## [THE REQUEST]
Write the listing out again, all of it, word for word.

## [DATA EXTRACT]

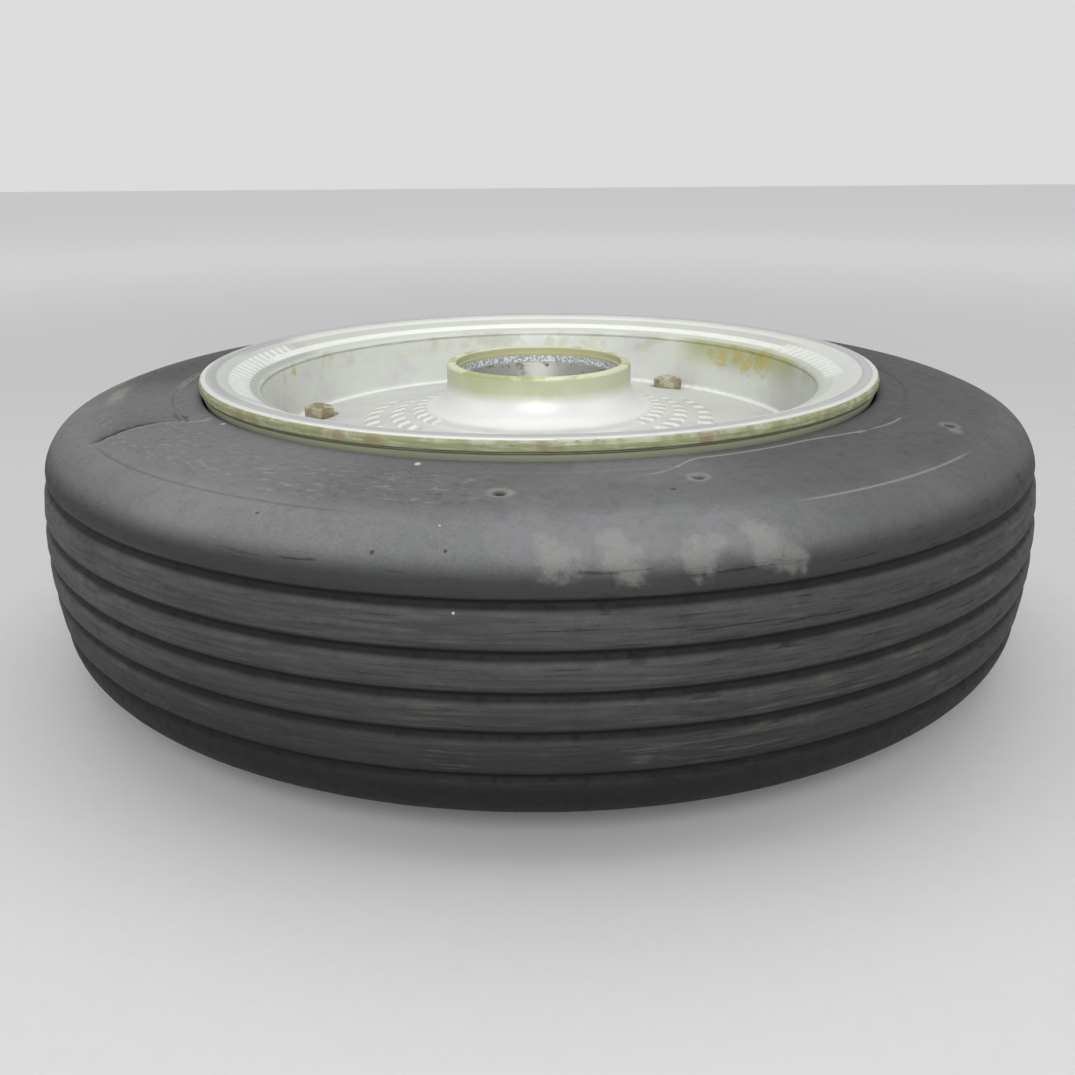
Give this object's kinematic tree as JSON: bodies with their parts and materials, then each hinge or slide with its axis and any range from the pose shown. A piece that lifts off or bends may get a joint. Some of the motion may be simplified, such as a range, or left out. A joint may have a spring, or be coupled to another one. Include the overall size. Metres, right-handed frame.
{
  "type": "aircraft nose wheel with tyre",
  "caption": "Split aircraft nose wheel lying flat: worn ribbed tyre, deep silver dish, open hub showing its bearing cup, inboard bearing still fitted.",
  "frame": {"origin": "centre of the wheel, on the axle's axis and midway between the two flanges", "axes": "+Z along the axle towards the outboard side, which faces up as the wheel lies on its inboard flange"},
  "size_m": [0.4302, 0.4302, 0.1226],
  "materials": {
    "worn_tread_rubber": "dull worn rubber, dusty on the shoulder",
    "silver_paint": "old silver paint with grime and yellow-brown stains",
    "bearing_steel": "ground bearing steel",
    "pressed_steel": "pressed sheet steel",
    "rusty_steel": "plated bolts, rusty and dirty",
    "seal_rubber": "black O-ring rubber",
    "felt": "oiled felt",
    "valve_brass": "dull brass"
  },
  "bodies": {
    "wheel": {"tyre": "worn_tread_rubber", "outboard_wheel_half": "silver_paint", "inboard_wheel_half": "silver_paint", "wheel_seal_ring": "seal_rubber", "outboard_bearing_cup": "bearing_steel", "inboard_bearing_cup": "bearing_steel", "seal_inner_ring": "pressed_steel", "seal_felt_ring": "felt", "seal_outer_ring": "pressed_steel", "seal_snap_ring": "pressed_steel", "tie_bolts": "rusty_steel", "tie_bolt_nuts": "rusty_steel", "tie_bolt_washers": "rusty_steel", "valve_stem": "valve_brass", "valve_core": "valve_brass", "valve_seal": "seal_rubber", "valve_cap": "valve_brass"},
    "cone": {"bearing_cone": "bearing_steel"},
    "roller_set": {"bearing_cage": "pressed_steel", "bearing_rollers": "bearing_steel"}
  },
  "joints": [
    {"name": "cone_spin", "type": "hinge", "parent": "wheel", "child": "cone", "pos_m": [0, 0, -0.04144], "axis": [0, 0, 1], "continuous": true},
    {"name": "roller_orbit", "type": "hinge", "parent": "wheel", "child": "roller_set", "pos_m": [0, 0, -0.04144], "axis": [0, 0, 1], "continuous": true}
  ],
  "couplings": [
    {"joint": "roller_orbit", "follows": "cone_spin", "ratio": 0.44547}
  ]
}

## [RESULT OF THE EXERCISE]
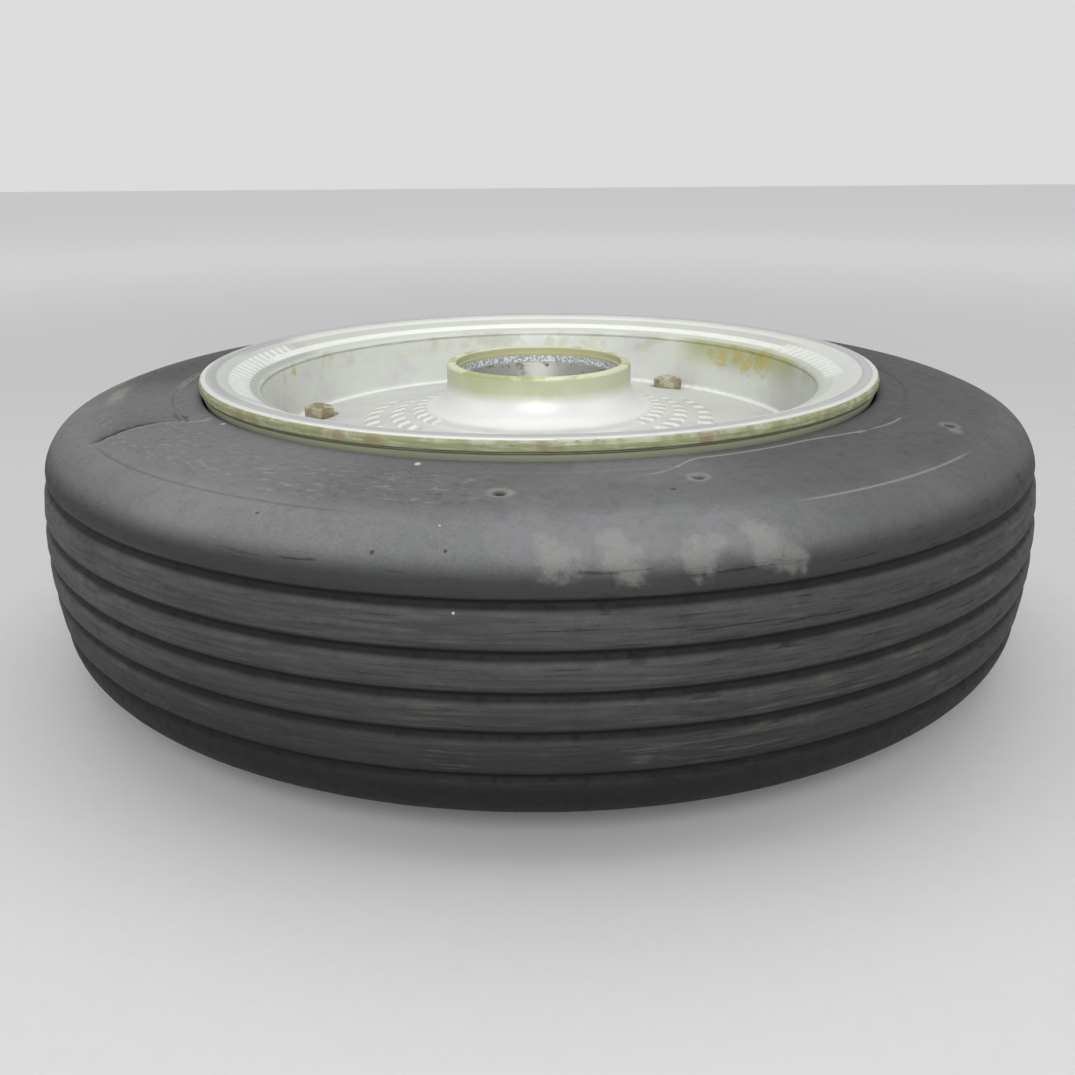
Give this object's kinematic tree as JSON: bodies with their parts and materials, then each hinge or slide with its axis and any range from the pose shown. A piece that lifts off or bends may get a joint. Some of the motion may be simplified, such as a range, or left out. A joint may have a spring, or be coupled to another one. Include the overall size. Metres, right-handed frame.
{
  "type": "aircraft nose wheel with tyre",
  "caption": "Split aircraft nose wheel lying flat: worn ribbed tyre, deep silver dish, open hub showing its bearing cup, inboard bearing still fitted.",
  "frame": {"origin": "centre of the wheel, on the axle's axis and midway between the two flanges", "axes": "+Z along the axle towards the outboard side, which faces up as the wheel lies on its inboard flange"},
  "size_m": [0.4302, 0.4302, 0.1226],
  "materials": {
    "worn_tread_rubber": "dull worn rubber, dusty on the shoulder",
    "silver_paint": "old silver paint with grime and yellow-brown stains",
    "bearing_steel": "ground bearing steel",
    "pressed_steel": "pressed sheet steel",
    "rusty_steel": "plated bolts, rusty and dirty",
    "seal_rubber": "black O-ring rubber",
    "felt": "oiled felt",
    "valve_brass": "dull brass"
  },
  "bodies": {
    "wheel": {"tyre": "worn_tread_rubber", "outboard_wheel_half": "silver_paint", "inboard_wheel_half": "silver_paint", "wheel_seal_ring": "seal_rubber", "outboard_bearing_cup": "bearing_steel", "inboard_bearing_cup": "bearing_steel", "seal_inner_ring": "pressed_steel", "seal_felt_ring": "felt", "seal_outer_ring": "pressed_steel", "seal_snap_ring": "pressed_steel", "tie_bolts": "rusty_steel", "tie_bolt_nuts": "rusty_steel", "tie_bolt_washers": "rusty_steel", "valve_stem": "valve_brass", "valve_core": "valve_brass", "valve_seal": "seal_rubber", "valve_cap": "valve_brass"},
    "cone": {"bearing_cone": "bearing_steel"},
    "roller_set": {"bearing_cage": "pressed_steel", "bearing_rollers": "bearing_steel"}
  },
  "joints": [
    {"name": "cone_spin", "type": "hinge", "parent": "wheel", "child": "cone", "pos_m": [0, 0, -0.04144], "axis": [0, 0, 1], "continuous": true},
    {"name": "roller_orbit", "type": "hinge", "parent": "wheel", "child": "roller_set", "pos_m": [0, 0, -0.04144], "axis": [0, 0, 1], "continuous": true}
  ],
  "couplings": [
    {"joint": "roller_orbit", "follows": "cone_spin", "ratio": 0.44547}
  ]
}